There are no reliable data on fountain-specific injuries, but sparklers do their share. The last annual fireworks report of the U.S. Consumer Product Safety Commission counted an estimated 10,000 fireworks-related injuries requiring emergency room treatment in 2019, or roughly 3 per 100,000 people, a statistically steady number since 2004.
Of 7,300 injuries reported during the star-spangled season of June 21 to July 21, there were 900, or 12%, caused by devices categorized as sparklers, compared with 800 injuries caused by all categories of firecrackers. Burns account for nearly 3 in 5 injuries.
Tradition weighs heavily against Rita’s proposal. In the U.S., 46 states and the District of Columbia allow most consumer fireworks, including firecrackers, provided they comply with the product safety commission’s rules for construction and labeling. But after Massachusetts’ across-the-board ban, Illinois, Ohio, and Vermont are alone in restricting celebratory accouterments to rather tame “novelties” such as glow worms, “poppers” and hand-held sparklers.
Paul Worsey, director of Explosives Engineering Education at the Missouri University of Science & Technology, criticized the Illinois opposition. “Fountains are some of the more benign, pretty fireworks that don’t explode.”
The bill would allow devices with 75 grams or fewer of pyrotechnic flash powder, or a total of 500 grams if combined in multiple tubes in a bucket selling for up to $150 which prolong the display to four or more minutes.
Many fireworks prohibited in Illinois have less. To meet the product safety commission’s threshold as a consumer product, firecrackers must not exceed 50 grams. An aerial Roman candle has 20 grams, reloadable aerial shells, shot from a tube, have 60 grams. The legislation would “treat certain kinds of consumer fireworks as if they were equivalent to largely unregulated novelties” of limited explosive power, Katherine Nunes, legislative liaison for the state fire marshal, told the House committee.

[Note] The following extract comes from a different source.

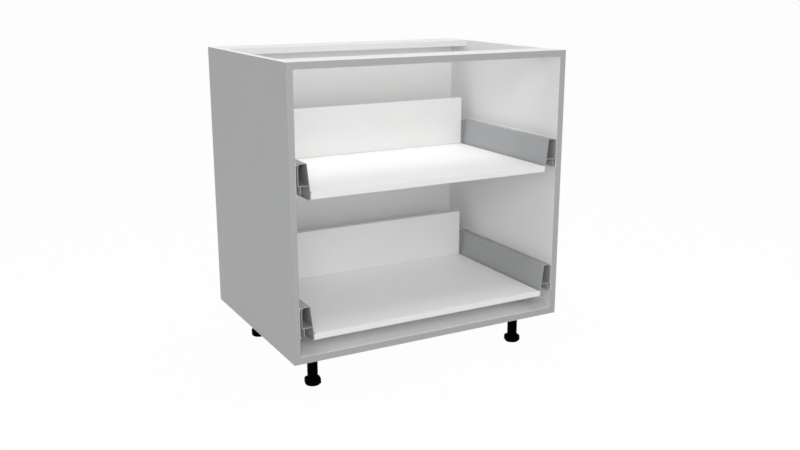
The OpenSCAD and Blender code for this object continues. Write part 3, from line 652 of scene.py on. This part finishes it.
def add_knob(shape, axis_at):
    """The disc and the lobed knob of one foot."""
    outline = [
        (0, 0), (PAD_R, 0), (PAD_R, PAD_H),
        (RIM_R, PAD_H), (RIM_R, KNOB_H), (0, KNOB_H),
    ]
    spin_outline(shape, outline, axis_at)
    round_ring(shape, axis_at, RIM_R, KNOB_H, KNOB_ROUND, KNOB_SEGMENTS)
    round_ring(shape, axis_at, RIM_R, PAD_H, WAIST_ROUND)
    round_ring(shape, axis_at, PAD_R, 0, PAD_ROUND)
    for vert in shape.verts:
        out = vert.co - axis_at
        on_pad = out.z < PAD_H + ON_FACE and out.xy.length < PAD_R + ON_FACE
        if not on_pad:
            stretch = lobed(math.atan2(out.y, out.x))
            vert.co.xy = axis_at.xy + out.xy * stretch


print("rim", round(RIM_R / MM, 1), "mm, a lobe stands out", round(lobed(FIRST_LOBE), 3), "times as far")

# %% [markdown]
# The screw is drawn by one tooth. Its outline is spun many times round the axis and climbs one
# pitch with each turn, which is what the Screw tool does. The loose turns are then joined, both
# ends are cut level and closed. Two spare turns leave enough to cut off, and the lower end starts
# inside the knob. The screw is hidden until the foot is screwed out.

# %% The threaded stud
STUD_R = 5 * MM
STUD_SUNK = 1 * MM
THREAD_PITCH = 2.5 * MM
THREAD_DEEP = 0.8 * MM
THREAD_STEPS = 36
SPARE_TURNS = 2
TOOTH = [(0.0, 0.0), (0.0, 0.25), (1.0, 0.5), (1.0, 0.75), (0.0, 1.0)]


def add_thread(axis_at, low, high):
    """A threaded rod between two heights, as a bmesh of its own."""
    rod = bmesh.new()
    turns = math.ceil((high - low) / THREAD_PITCH) + SPARE_TURNS
    root = STUD_R - THREAD_DEEP
    start = low - THREAD_PITCH
    verts = [rod.verts.new(axis_at + Vector((root + out * THREAD_DEEP, 0, start + up * THREAD_PITCH)))
             for out, up in TOOTH]
    edges = [rod.edges.new(pair) for pair in zip(verts, verts[1:])]
    bmesh.ops.spin(rod, geom=verts + edges, cent=axis_at, axis=(0, 0, 1), angle=math.tau * turns,
                   steps=THREAD_STEPS * turns, dvec=(0, 0, THREAD_PITCH / THREAD_STEPS))
    bmesh.ops.remove_doubles(rod, verts=rod.verts, dist=JOIN_DISTANCE)
    for height, away in ((low, -1), (high, 1)):
        cut(rod, at=axis_at + Vector((0, 0, height)), facing=(0, 0, away), clear_outer=True)
    bmesh.ops.holes_fill(rod, edges=[edge for edge in rod.edges if edge.is_boundary], sides=0)
    bmesh.ops.recalc_face_normals(rod, faces=rod.faces)
    return rod


print("thread", round(2 * STUD_R / MM), "mm across, pitch", round(THREAD_PITCH / MM, 1), "mm")

# %% [markdown]
# A foot turns on the axis of the shaft that it screws into, so the axis is taken from the shaft's
# box. The knob and the screw are built apart and then joined in one mesh, because the real foot is
# one moulding.


# %% The four feet
def on_leg_axis(shaft, height):
    """The point at a height on the axis of a leg's shaft."""
    low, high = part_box(shaft)
    return Vector(((low.x + high.x) / 2, (low.y + high.y) / 2, height))


def foot(node):
    """One foot in place of its node, on the axis of its leg."""
    low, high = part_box(node)
    axis_at = on_leg_axis(node.replace("foot_", "leg_shaft_"), low.z)
    shape = bmesh.new()
    add_knob(shape, axis_at)
    rod = add_thread(axis_at, KNOB_H - STUD_SUNK, (high - low).z)
    print(node, "open edges: knob", open_edges(shape), "thread", open_edges(rod))
    holder = bpy.data.meshes.new(node + "_thread")
    rod.to_mesh(holder)
    rod.free()
    shape.from_mesh(holder)
    bpy.data.meshes.remove(holder)
    place_piece(shape, node + "_moulding", node, smooth_below=40)


for node in slot_of:
    if node.startswith("foot_"):
        foot(node)

# %% [markdown]
# ## Leg tubes
#
# The leg above the foot is a second moulding. Its upper end is a spigot that plugs into the socket
# under the carcass, and below the socket the tube swells to its full width. It is hollow at the
# top, and the foot's screw climbs a bore in its lower half. A closed outline of the wall, spun once
# round, makes the tube with its inside and outside together.

# %% The tube of a leg
TUBE_R, TUBE_ROUND = 13.8 * MM, 0.8 * MM
STUD_CLEAR, SEAT_CLEAR = 0.3 * MM, 0.3 * MM
BORE_R, BORE_TOP = STUD_R + STUD_CLEAR, 68 * MM
HOLLOW_R = 9.9 * MM


def leg_tube(node):
    """The tube of one leg in place of its node, on the same axis."""
    low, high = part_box(node)
    spigot_r = (high - low).x / 2
    axis_at = on_leg_axis(node, 0)
    socket_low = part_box(node.replace("leg_shaft", "leg_socket"))[0].z
    tube_low, tube_top = KNOB_H + SEAT_CLEAR, socket_low - SEAT_CLEAR
    wall = [
        (BORE_R, tube_low), (TUBE_R, tube_low), (TUBE_R, tube_top), (spigot_r, tube_top),
        (spigot_r, high.z), (HOLLOW_R, high.z), (HOLLOW_R, BORE_TOP), (BORE_R, BORE_TOP),
    ]
    shape = bmesh.new()
    spin_outline(shape, wall, axis_at, closed=True)
    for height in (tube_low, tube_top):
        round_ring(shape, axis_at, TUBE_R, height, TUBE_ROUND)
    print(node, "open edges:", open_edges(shape), "width", round(2 * TUBE_R / MM), "mm")
    place_piece(shape, node + "_tube", node, smooth_below=40)


for node in slot_of:
    if node.startswith("leg_shaft_"):
        leg_tube(node)

# %% [markdown]
# ## The studio
#
# The floor is pale and very wide. A plain white floor would need so much light to look like paper
# that the cabinet's own whites would burn out. So to the camera it shines nearly white by itself,
# and only a small share of it is lit, which leaves the cabinet a faint shadow.

# %% Floor
FLOOR_REACH = 60.0
WHITE = (1, 1, 1, 1)
lit_share = 0.03

flat = bmesh.new()
bmesh.ops.create_grid(flat, x_segments=1, y_segments=1, size=FLOOR_REACH)
floor = bpy.data.objects.new("studio_floor", bpy.data.meshes.new("studio_floor"))
flat.to_mesh(floor.data)
flat.free()
bpy.context.collection.objects.link(floor)

floor_paint = bpy.data.materials.new("floor_paint")
floor_paint.use_nodes = True
paint = floor_paint.node_tree
paint.nodes.clear()
lit = add(paint, "ShaderNodeBsdfDiffuse", {"Color": linear("#f4f4f4")})
bright = add(paint, "ShaderNodeEmission", {"Color": WHITE, "Strength": 1.0})
ray = add(paint, "ShaderNodeLightPath").outputs
seen = add(paint, "ShaderNodeMath", {0: ray["Is Camera Ray"], 1: ray["Is Glossy Ray"]},
           operation="MAXIMUM")
share = add(paint, "ShaderNodeMath", {0: seen.outputs[0], 1: 1 - lit_share}, operation="MULTIPLY")
mixed = add(paint, "ShaderNodeMixShader", {
    0: share.outputs[0], 1: lit.outputs[0], 2: bright.outputs[0],
})
result = add(paint, "ShaderNodeOutputMaterial")
paint.links.new(mixed.outputs[0], result.inputs["Surface"])
floor.data.materials.append(floor_paint)
print("floor", 2 * FLOOR_REACH, "m wide,", lit_share, "of it lit")

# %% [markdown]
# The world is white to the camera and to reflections, as the paper behind a product is. As a light
# it is dimmer, so that the cabinet's whites stay below the paper's white.

# %% World
world_light = 0.405

world = bpy.context.scene.world or bpy.data.worlds.new("studio")
bpy.context.scene.world = world
world.use_nodes = True
sky = world.node_tree
sky.nodes.clear()
ray = add(sky, "ShaderNodeLightPath").outputs
mirrored = add(sky, "ShaderNodeMath", {0: ray["Is Glossy Ray"], 1: ray["Is Transmission Ray"]},
               operation="MAXIMUM")
seen = add(sky, "ShaderNodeMath", {0: ray["Is Camera Ray"], 1: mirrored.outputs[0]},
           operation="MAXIMUM")
strength = add(sky, "ShaderNodeMapRange", {
    "Value": seen.outputs[0], "To Min": world_light, "To Max": 1.0,
})
glow = add(sky, "ShaderNodeBackground", {"Color": WHITE, "Strength": strength.outputs[0]})
result = add(sky, "ShaderNodeOutputWorld")
sky.links.new(glow.outputs[0], result.inputs["Surface"])
print("world light", world_light)

# %% [markdown]
# ## Lamps
#
# Three soft boxes do the modelling. The strongest hangs over the cabinet and shines through its open
# top on to the upper drawer. One stands in front, a little to the left, and a wide, weak one further
# off at table height reaches under the upper drawer. The power that lights a white wall fully grows
# with the square of a lamp's distance, so each lamp is given as a share of that.


# %% Lamps
def soft_box(name, place, aim, width, share):
    """A square area lamp whose power is a share of what makes a white surface at its aim white."""
    lamp = bpy.data.objects.new(name, bpy.data.lights.new(name, "AREA"))
    gap = Vector(aim) - Vector(place)
    lamp.data.shape = "SQUARE"
    lamp.data.size = width
    lamp.data.energy = share * math.pi ** 2 * gap.length_squared
    lamp.location = place
    lamp.rotation_euler = gap.to_track_quat("-Z", "Y").to_euler()
    bpy.context.collection.objects.link(lamp)
    print(name, round(lamp.data.energy, 1), "W")


cabinet_middle = (0, 0, cad_size.z / 2)
soft_box("top_soft_box", (0.0, 0.0, 3.6), cabinet_middle, width=2.6, share=0.51)
soft_box("front_soft_box", (-1.6, -4.2, 2.2), cabinet_middle, width=2.4, share=0.32)
soft_box("wide_soft_box", (0.0, -6.0, 1.0), cabinet_middle, width=3.6, share=0.14)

The difference between a fountain and typical novelties is stark in video and still photographs made last week in suburban Chicago during an Illinois Fire Safety Alliance demonstration of a 500-gram fountain. Flashes shoot up and sparks descend, umbrella-shaped, across a circle significantly wider than the source of the display. The host village granted a permit for the demonstration, conducted by a state-certified fireworks handler with active-duty firefighters standing by.

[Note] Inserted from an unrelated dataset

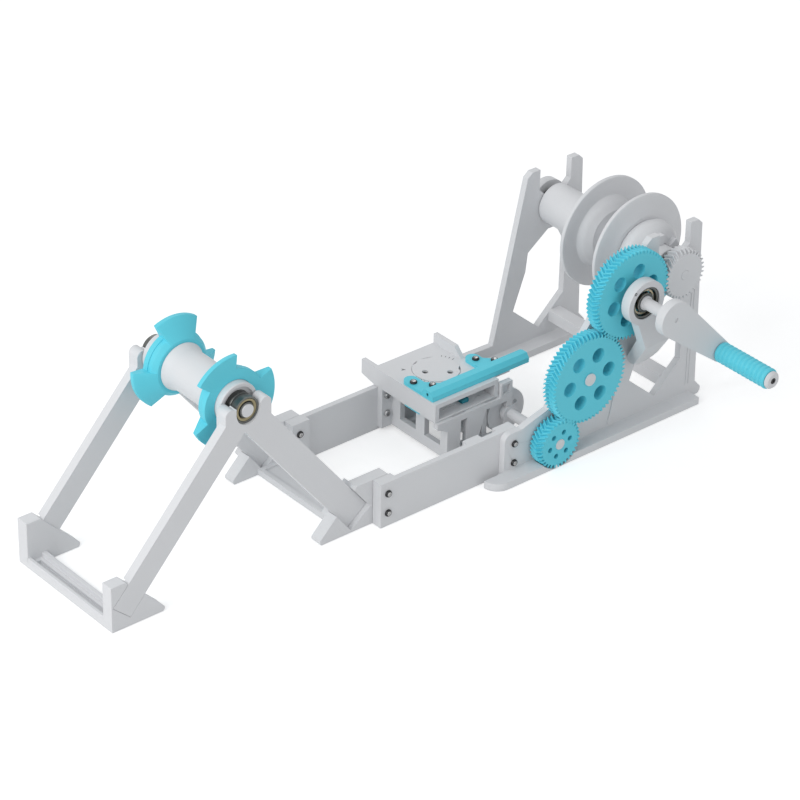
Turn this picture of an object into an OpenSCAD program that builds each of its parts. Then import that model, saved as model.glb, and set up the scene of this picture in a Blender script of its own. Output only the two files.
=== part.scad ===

“These are not little sparklers,” said Margaret Vaughn of the Illinois Firefighters Association. “They have 500 grams of pyrotechnic component in them, which is the highest amount allowed by the federal government before they’re considered a professional-grade firework that you’d see down at Navy Pier.”

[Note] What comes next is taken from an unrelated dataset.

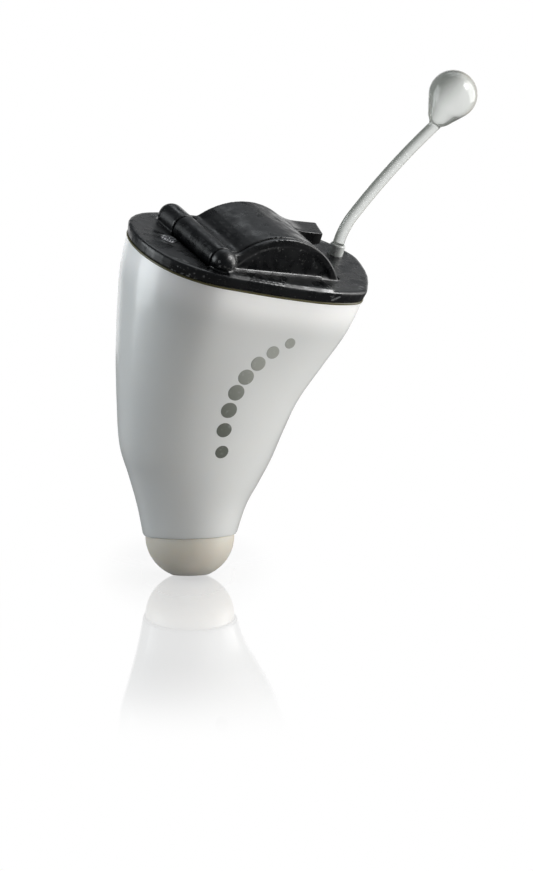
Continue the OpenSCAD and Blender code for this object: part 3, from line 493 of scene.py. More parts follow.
def nylon(paint, look, gloss, speck_and_highlight_share, shine):
    """Black moulded nylon: grain, handling specks, and paler edges that are painted highlights
    broken up like wear.
    """
    grain = paint.noise(3200, 5, 0.6)
    patch = paint.noise(700, 3)
    edge = paint.step(paint.node("NewGeometry", {}, {}, "Pointiness"), 0.53, 0.60)
    motes = paint.step(paint.noise(6400, 3), 0.64, 0.70) * (edge * 0.85 + 0.15)
    # Paler broken edges: painted highlight where the edges catch the lamps, broken up like wear
    wear_and_edge_highlight = edge * paint.step(paint.noise(2600, 5), 0.44, 0.60)
    body = paint.mix(patch, dimmed(look.plate_colour, 0.7), look.plate_colour)
    # The pale grey of the painted edge highlight, at the share of specks and highlight
    body_with_edge_highlight = paint.mix(wear_and_edge_highlight * (speck_and_highlight_share * 0.65), body, (0.26, 0.265, 0.27))
    wear = patch * 0.6 + paint.noise(1500, 2) * 0.4
    paint.principled({
        "Base Color": paint.mix(motes * speck_and_highlight_share, body_with_edge_highlight, (0.34, 0.34, 0.32)),
        "Roughness": paint.step(wear, 0.38, 0.62, gloss - 0.07, gloss + 0.2),
        "Normal": paint.bump(grain * 0.7 + patch * 0.3, 0.012),
        "Specular IOR Level": shine,
    })


def clear(paint, look):
    """Clear nylon, a little cloudy, with faint ripples of the draw."""
    ripple = paint.noise(260, 1)
    cloud = paint.noise(900, 2)
    paint.principled({
        "Base Color": paint.mix(cloud, dimmed(look.clear_colour, 0.96), look.clear_colour),
        "Roughness": paint.spread(cloud, 0.10, 0.16),
        "Normal": paint.bump(ripple, 0.004),
        "Transmission Weight": 0.86,
        "IOR": 1.42,
        "Specular IOR Level": 0.35,
    })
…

Vyto Babrauskas, a New York-based fire science and technology consultant, suggests a broader perspective. Despite his specialized background — he authored the “Ignition Handbook,” a 1,100-page encyclopedia of fire-starting sources and the way specific materials respond to heat — Babrauskas cites “other societal values,” such as fireworks’ entertainment value, to say nothing of the tendency of people denied purchase to pursue sometimes more-dangerous alternatives.
A decades-long member of the National Fire Protection Association, Babrauskas, a native of the Chicago suburb of Cicero, dismisses as government overreach the association’s anti-consumer-fireworks stance to prevent injuries.
“If the hazards are apparent, and the people wish to behave in a wanton and reckless manner, it really isn’t the government role to put a cop on your doorstep,” Babrauskas said. “There is a legitimate government role in regulating inappropriate risk and especially devices where the hazard is not obvious.”